前半の最後は,谷川さんの父上の俊太郎さんの詩に,武満徹が曲を付けた「ぽつねん」が素晴らしい曲でした。老婆を描いた作品で,ユーモアと同時に身につまされるような,怖さのようなものが伝わってきました。谷川俊太郎詩+武満徹作曲といえば「系図」を思い出しますが,そこで描かれている家族の雰囲気につながるムードを感じました。

もともとは小室等さんが「初演」したそうですが,原田さんも激しくシャウトしながら歌うなど,起伏のあるドラマを伝えてくれました。曲の最後,オンド・マルトノで救急車の音を出していましたが,「ぴったり」と思いました。
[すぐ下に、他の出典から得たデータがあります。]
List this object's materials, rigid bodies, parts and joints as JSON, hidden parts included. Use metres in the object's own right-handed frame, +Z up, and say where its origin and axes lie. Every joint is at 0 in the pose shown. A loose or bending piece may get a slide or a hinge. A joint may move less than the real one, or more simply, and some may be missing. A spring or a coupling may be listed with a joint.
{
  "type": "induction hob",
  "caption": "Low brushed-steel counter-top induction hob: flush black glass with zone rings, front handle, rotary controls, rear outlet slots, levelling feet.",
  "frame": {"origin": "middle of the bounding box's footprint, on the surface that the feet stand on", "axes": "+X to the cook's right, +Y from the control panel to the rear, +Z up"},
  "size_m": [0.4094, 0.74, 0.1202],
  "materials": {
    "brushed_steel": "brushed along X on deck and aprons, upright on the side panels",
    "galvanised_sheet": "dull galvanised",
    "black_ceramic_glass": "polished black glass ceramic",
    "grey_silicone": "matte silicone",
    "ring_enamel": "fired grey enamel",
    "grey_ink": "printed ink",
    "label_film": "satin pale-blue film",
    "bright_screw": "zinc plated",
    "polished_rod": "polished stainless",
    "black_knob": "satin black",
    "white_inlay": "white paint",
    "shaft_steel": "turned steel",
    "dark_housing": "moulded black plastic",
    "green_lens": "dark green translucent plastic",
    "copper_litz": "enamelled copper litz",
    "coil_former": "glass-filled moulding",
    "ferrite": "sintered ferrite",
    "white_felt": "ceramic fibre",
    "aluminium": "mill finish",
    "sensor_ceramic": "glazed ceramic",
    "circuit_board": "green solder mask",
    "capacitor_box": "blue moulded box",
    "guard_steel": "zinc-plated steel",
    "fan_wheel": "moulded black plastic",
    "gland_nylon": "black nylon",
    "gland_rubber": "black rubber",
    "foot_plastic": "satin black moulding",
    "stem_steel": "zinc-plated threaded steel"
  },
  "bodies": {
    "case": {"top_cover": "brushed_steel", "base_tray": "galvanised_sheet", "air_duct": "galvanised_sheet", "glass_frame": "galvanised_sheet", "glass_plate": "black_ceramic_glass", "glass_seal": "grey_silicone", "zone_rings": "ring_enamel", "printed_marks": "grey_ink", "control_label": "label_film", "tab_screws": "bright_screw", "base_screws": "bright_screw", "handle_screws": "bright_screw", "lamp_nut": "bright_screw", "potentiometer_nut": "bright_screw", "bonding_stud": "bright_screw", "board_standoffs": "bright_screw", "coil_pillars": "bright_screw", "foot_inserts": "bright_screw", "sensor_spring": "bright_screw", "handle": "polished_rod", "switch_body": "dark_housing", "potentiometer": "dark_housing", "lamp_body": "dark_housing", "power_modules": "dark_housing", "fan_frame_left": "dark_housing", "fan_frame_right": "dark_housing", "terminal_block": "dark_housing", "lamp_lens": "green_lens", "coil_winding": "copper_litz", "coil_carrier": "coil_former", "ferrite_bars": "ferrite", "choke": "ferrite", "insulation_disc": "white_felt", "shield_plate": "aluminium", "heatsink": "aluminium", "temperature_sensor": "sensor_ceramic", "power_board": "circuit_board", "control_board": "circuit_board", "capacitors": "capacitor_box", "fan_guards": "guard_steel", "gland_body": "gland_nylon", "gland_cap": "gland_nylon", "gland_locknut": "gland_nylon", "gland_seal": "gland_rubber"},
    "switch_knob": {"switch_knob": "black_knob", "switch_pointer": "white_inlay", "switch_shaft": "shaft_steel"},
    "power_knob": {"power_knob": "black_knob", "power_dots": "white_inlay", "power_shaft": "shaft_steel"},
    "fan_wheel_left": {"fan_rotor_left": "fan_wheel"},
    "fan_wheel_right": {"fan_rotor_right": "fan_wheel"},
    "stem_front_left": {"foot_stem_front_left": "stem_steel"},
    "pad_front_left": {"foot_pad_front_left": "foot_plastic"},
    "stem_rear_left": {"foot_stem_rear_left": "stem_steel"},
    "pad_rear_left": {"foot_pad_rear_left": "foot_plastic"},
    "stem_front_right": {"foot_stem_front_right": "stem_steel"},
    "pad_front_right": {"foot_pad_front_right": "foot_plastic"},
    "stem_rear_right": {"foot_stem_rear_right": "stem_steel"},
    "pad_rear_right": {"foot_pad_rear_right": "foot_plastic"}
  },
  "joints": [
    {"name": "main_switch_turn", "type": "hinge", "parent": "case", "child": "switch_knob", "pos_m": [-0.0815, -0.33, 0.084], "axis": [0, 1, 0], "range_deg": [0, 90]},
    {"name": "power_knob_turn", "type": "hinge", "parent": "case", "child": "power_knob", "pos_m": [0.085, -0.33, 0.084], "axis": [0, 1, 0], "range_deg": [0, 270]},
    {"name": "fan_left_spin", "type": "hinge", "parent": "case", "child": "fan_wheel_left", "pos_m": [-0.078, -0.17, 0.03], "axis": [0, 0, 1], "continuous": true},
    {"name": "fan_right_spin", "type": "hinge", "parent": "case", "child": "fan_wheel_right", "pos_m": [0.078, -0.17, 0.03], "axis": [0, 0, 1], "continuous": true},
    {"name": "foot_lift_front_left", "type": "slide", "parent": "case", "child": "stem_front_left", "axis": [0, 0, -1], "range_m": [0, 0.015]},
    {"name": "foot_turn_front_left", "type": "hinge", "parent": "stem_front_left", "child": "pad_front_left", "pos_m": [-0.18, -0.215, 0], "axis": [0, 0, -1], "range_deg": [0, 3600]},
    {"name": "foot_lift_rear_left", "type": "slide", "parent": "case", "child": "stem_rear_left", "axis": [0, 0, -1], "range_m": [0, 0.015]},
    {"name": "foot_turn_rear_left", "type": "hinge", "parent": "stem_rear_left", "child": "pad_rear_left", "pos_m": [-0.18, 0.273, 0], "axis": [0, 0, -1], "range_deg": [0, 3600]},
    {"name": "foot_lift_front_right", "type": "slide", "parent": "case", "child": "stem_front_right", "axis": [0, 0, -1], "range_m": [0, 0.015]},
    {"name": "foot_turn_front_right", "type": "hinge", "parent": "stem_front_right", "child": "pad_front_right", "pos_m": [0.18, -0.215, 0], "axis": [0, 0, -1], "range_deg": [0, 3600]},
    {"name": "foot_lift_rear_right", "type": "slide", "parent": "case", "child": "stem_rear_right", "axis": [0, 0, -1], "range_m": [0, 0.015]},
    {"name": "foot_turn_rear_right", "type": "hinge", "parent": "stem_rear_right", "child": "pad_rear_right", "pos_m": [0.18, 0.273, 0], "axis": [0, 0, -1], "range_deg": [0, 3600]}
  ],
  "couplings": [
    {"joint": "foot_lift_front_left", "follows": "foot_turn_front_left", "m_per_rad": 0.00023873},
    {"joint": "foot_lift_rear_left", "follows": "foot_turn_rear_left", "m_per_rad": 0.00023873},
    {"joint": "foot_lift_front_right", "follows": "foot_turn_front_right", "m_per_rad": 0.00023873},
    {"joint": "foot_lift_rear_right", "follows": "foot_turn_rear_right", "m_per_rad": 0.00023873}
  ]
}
後半は,谷川さんが父上の「クレーの天使」についての詩にインスパイアされて作曲した,「老いた音楽家が天使のふりをする」で始まった後,萩原朔太郎,中原中也といった犀星と同時代の詩人の作品の朗読と音楽が続きました。
 
萩原朔太郎詩集も持っていました。「旅上」は有名な詩ですね。

この中では,ちょっと自虐的な感じのする,中也の「詩人は辛い」が面白かったですね。クラシック音楽の鑑賞にも通じるような内容だったので,じっくりと読んでみたいと思いました。

 

演奏会の最後は,原田さんの歌によるシャンソン・コーナーでした。谷川さんは原田さんのことを「日本版トム・ウェイツ」と紹介されていましたが(実は...よく分からないのですが),特にシャンソンにぴったりの味と力のある歌だと思いました。原田さんはフランス語で「夢見るシャンソン人形(フランス・ギャルの歌ったフレンチポップスのヒット曲)」「いつものように(スタンダードナンバーの「マイウェイ」のオリジナル版)」を歌ったのですが,正真正銘,人生の悲哀を感じさせるシャンソンだなぁと思いました。
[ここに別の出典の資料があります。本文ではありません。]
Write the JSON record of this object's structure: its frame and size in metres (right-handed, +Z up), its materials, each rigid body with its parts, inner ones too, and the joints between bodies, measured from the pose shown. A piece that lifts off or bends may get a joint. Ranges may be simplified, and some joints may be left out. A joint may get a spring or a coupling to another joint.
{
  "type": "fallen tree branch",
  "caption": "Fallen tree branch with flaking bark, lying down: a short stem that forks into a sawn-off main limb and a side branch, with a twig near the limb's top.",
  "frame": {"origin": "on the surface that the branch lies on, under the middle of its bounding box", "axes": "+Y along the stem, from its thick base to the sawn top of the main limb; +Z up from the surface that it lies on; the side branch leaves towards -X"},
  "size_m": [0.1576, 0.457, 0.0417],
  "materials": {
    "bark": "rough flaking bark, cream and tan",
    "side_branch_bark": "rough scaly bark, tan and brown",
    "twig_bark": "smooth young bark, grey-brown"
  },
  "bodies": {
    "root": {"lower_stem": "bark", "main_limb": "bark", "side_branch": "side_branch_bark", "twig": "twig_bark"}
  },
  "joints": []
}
# 谷川さんは原田さんの歌について,「美輪明宏が憑依した森進一」とも表現していましたが,「なるほど巧いこというなぁ」と思いました。森進一さん自身,アダモの「雪が降る」とかを歌うのを聞いたことがあるので,この辺の皆さんは,もうジャンルなど関係ないという気もします。

アンコールでもう一曲,シャンソンが歌われて,演奏会は終了。会場入口で,谷川さんと原田さんによる,CD「ぽつねん」を販売していたので,記念に買ってみようかな...と思ったのですが...うっかりほとんどお金を持っていないことに気付き(私も日中は台風のことばかり考えていたので...),何も買わずにおきました(駐車場料金だけは確保しておかないといけないので)。このことだけが残念でした。


谷川さんは,大変おしゃべり好きな方だと今回のトークで分かったのですが...実は東京の自宅のことが大変気になって仕方がない...とのことでした。そんな思いを振り切るように,近代詩の世界を音楽とともに味わわせてくれた,谷川さんと原田さんのお二人に感謝をしたいと思います。



(2019/10/23)




公演の案内

以下,雨の21美の写真。ガラスに映る水滴もアートっぽく見えてしまいます。




レアンドロのプールの上部は閉鎖中


下からは見ることができました。


終演後,どさくさに紛れて,原田節さんにサインをいただきました。リッカルド・シャイー指揮によるメシアンのトゥランガリラ交響曲です。原田さんは「これは名盤です」と断言していらっしゃいました。聞いていて気持ち良くなるぐらい鮮やかな演奏ですね。

サインの方も歌唱同様に独特でした。